Last June, Newman drove half the 400-mile race without power steering.

In the fall race, Newman lost two laps because of a flat tire. He got one back because of a then-brand-new rule awarding a lap to the highest-scored car off the lead lap at each caution period, and he returned to contention by staying on the track when a subsequent yellow flag came out.

Two caution periods that slowed the field for 12 laps also enabled him to save gas and go the final 106 without a stop.

"It takes a little bit of everything and not just good, but great situations, whether it's pit stops that are strategies or whatever else to get that win," Newman said.

TRUCKS: Carl Edwards won the pole for today's MBNA America 200 in Dover, Del. Edwards led a pack of eight trucks, which broke the 4-year-old qualifying record. Edwards ran a lap of 152.893 mph. The pole was Edwards' second, and it shattered the one-lap record of 151.764 set by Kurt Busch in 2000.

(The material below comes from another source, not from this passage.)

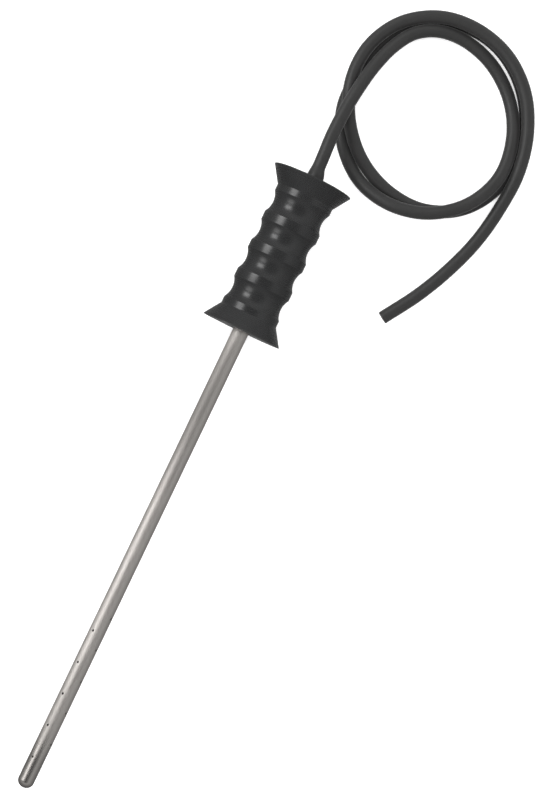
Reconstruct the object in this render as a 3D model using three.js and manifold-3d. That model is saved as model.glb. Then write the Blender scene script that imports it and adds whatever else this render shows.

N.Y. TRACK?: International Speedway Corp. has hired the Molinari Group, a lobbying firm, to help navigate the political roadblocks to building a racetrack in New York City. Last week, ISC officials confirmed they had been meeting with members of Mayor Michael Bloomberg's administration about building a track at a vacant industrial park in Staten Island. ISC also has retained the HNTB Corp., a national engineering and planning firm that helped design speedways in Chicago and Kansas City, Kan.